(Data entries)
——

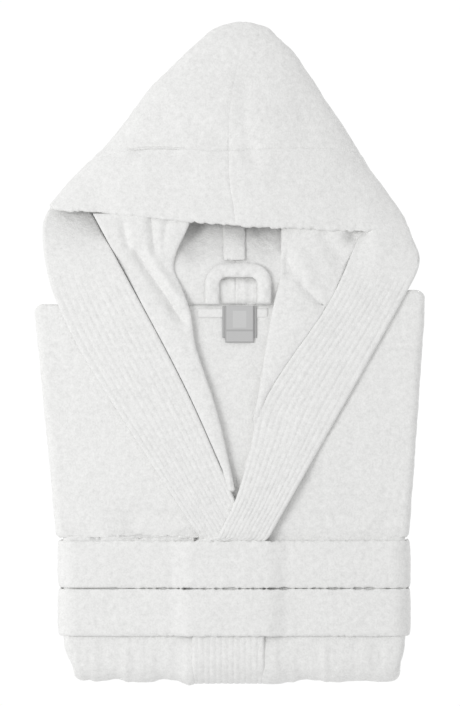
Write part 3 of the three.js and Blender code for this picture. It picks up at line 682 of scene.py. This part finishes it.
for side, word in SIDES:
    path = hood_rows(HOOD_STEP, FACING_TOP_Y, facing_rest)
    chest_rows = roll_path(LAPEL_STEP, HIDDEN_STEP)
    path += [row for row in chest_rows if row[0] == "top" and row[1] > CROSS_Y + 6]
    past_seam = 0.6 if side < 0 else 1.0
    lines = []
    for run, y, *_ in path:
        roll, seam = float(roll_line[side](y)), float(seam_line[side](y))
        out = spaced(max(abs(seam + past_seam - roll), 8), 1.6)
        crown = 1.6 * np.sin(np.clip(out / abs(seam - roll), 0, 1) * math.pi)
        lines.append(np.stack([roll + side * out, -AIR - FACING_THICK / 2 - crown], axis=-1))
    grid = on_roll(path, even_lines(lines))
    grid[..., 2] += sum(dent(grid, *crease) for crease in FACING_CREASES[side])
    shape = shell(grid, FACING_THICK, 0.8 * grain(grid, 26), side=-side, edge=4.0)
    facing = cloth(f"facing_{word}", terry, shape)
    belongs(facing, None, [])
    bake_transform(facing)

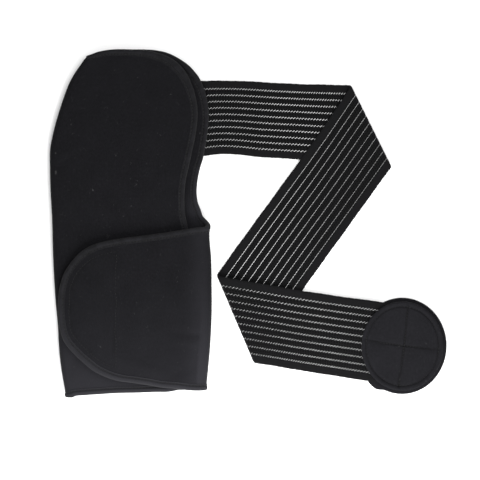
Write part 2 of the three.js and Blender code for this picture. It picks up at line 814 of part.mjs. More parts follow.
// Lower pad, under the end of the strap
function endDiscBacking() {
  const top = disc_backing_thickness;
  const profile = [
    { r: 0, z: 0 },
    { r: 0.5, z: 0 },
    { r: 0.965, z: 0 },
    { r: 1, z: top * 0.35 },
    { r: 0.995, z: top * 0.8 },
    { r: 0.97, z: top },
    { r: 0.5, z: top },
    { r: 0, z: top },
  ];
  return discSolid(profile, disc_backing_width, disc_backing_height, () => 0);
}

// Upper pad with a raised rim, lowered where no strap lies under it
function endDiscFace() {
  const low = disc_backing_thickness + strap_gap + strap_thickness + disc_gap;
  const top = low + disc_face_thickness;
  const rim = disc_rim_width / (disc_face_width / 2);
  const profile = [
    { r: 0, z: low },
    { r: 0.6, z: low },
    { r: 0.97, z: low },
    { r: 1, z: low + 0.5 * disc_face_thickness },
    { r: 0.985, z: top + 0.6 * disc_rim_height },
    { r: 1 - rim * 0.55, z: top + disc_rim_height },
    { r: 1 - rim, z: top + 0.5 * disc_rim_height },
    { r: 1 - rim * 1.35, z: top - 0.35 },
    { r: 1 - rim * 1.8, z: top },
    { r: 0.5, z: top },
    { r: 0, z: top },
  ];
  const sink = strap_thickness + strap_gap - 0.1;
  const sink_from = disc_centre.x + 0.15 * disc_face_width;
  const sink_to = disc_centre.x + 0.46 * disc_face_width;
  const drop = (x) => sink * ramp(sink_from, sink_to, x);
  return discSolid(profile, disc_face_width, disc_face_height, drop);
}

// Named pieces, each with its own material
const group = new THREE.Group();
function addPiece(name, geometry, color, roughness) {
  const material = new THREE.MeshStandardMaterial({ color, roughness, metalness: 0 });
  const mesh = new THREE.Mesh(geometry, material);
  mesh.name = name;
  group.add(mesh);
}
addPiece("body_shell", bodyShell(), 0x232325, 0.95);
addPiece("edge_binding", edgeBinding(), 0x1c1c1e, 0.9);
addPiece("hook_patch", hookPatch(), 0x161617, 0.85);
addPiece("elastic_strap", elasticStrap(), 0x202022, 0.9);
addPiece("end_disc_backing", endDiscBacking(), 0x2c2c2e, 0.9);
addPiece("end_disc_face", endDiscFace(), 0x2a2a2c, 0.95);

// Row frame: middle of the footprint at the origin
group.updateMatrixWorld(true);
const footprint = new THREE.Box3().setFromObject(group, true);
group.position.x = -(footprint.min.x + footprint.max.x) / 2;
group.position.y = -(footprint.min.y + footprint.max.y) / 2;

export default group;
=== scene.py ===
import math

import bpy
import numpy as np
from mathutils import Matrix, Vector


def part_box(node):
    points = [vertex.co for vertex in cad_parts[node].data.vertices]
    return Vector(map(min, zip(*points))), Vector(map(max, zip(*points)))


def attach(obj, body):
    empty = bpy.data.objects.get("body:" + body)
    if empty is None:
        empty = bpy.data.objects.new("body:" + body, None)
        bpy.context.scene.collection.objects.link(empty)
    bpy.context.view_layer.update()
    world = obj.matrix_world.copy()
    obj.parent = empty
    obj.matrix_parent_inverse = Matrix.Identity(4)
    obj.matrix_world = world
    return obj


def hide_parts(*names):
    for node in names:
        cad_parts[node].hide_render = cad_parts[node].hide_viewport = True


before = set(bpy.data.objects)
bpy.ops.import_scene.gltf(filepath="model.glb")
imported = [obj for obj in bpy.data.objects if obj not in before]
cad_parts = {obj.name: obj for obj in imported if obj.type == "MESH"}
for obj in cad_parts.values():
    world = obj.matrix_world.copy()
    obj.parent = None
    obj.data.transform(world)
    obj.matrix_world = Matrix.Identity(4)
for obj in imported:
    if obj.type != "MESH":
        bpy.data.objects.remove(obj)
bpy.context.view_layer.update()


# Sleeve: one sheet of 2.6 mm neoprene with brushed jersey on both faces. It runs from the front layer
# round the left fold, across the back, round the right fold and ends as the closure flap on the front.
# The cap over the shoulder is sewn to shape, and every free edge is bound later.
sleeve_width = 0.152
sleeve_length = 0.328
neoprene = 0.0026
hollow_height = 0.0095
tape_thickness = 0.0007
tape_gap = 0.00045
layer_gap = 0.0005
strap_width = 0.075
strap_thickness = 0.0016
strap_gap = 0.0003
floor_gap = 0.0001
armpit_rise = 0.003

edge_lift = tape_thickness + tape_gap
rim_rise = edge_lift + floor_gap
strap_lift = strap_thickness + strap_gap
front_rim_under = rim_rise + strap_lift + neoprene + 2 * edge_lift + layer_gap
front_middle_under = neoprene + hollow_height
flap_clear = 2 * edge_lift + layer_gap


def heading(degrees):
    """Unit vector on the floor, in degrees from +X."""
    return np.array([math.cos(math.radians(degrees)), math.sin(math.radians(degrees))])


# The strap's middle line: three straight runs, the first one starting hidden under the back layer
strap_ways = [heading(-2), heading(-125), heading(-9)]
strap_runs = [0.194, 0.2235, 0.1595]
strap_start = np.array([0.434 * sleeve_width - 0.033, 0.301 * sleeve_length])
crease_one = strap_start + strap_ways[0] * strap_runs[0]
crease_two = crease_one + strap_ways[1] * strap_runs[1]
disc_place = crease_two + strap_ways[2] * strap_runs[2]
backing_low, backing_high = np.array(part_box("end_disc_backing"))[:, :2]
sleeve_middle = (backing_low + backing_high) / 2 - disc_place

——

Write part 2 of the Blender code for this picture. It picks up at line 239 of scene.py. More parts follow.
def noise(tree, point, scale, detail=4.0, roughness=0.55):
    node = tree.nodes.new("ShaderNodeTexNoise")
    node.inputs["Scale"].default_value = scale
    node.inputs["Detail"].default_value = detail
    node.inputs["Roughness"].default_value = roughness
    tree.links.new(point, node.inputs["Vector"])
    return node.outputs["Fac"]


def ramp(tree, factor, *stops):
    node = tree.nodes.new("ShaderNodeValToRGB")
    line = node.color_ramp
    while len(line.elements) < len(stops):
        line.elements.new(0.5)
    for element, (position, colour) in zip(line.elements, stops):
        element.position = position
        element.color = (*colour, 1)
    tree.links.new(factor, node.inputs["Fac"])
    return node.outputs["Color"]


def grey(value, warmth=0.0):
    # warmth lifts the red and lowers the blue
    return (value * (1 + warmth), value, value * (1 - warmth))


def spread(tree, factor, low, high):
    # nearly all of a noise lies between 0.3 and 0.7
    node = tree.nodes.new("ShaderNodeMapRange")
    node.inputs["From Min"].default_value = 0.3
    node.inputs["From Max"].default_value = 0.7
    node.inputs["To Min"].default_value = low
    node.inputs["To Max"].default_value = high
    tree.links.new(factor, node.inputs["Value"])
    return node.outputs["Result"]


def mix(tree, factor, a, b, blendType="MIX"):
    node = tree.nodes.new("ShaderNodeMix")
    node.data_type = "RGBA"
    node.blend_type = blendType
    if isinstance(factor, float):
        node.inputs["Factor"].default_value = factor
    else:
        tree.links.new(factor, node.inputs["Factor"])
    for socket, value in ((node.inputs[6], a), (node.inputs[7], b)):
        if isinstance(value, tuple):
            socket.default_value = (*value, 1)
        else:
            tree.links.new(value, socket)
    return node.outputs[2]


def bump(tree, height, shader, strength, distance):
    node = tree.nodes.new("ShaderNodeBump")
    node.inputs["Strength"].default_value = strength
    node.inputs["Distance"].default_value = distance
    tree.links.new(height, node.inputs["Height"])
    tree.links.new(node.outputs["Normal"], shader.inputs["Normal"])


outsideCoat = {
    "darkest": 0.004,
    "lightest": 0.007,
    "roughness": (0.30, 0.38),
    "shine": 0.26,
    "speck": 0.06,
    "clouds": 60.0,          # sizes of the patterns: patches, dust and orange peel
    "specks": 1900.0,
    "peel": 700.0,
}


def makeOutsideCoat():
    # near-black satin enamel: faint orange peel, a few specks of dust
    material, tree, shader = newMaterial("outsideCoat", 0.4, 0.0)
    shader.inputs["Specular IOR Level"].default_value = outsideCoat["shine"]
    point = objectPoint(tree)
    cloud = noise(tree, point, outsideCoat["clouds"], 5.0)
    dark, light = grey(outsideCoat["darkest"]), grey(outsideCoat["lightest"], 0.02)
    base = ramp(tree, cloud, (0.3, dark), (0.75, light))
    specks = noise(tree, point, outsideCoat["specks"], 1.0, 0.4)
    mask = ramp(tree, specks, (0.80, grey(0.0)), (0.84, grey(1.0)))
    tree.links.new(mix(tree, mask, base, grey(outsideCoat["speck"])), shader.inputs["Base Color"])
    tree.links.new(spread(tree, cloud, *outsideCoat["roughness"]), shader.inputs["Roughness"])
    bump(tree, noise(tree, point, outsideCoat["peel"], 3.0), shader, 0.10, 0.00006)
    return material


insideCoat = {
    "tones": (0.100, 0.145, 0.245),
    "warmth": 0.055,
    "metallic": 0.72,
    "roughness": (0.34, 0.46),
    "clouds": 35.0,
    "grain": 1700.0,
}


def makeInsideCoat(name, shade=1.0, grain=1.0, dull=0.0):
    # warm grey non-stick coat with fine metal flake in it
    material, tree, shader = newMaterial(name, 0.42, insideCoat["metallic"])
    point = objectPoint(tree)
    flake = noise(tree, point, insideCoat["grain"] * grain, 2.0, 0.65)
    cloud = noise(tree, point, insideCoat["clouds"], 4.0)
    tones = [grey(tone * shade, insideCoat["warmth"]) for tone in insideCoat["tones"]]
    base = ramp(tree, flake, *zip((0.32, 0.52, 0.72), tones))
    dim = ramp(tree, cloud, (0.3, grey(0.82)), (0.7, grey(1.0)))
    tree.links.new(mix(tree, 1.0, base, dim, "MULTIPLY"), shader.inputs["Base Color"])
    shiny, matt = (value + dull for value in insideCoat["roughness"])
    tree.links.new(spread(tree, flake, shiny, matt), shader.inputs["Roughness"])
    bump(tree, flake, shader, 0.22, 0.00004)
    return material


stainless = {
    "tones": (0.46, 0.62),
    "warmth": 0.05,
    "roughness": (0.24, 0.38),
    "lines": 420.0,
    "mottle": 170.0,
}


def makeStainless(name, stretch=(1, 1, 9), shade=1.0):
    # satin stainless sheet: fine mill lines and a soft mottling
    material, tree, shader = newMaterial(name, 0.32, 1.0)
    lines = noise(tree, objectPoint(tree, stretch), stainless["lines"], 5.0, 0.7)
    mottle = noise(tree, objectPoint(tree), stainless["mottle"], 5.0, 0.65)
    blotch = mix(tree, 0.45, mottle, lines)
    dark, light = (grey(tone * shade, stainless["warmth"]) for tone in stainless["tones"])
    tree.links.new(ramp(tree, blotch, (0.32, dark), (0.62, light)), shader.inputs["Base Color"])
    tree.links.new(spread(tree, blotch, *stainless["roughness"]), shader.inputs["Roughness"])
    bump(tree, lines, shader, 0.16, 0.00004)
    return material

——

◆ **Problem to work on**
Quote exactly the lines running from the line with "at the origin" through the line with "if empty is", both ends included, and nothing more.

◆ **Response to the exercise**
// Row frame: middle of the footprint at the origin
group.updateMatrixWorld(true);
const footprint = new THREE.Box3().setFromObject(group, true);
group.position.x = -(footprint.min.x + footprint.max.x) / 2;
group.position.y = -(footprint.min.y + footprint.max.y) / 2;

export default group;
=== scene.py ===
import math

import bpy
import numpy as np
from mathutils import Matrix, Vector


def part_box(node):
    points = [vertex.co for vertex in cad_parts[node].data.vertices]
    return Vector(map(min, zip(*points))), Vector(map(max, zip(*points)))


def attach(obj, body):
    empty = bpy.data.objects.get("body:" + body)
    if empty is None:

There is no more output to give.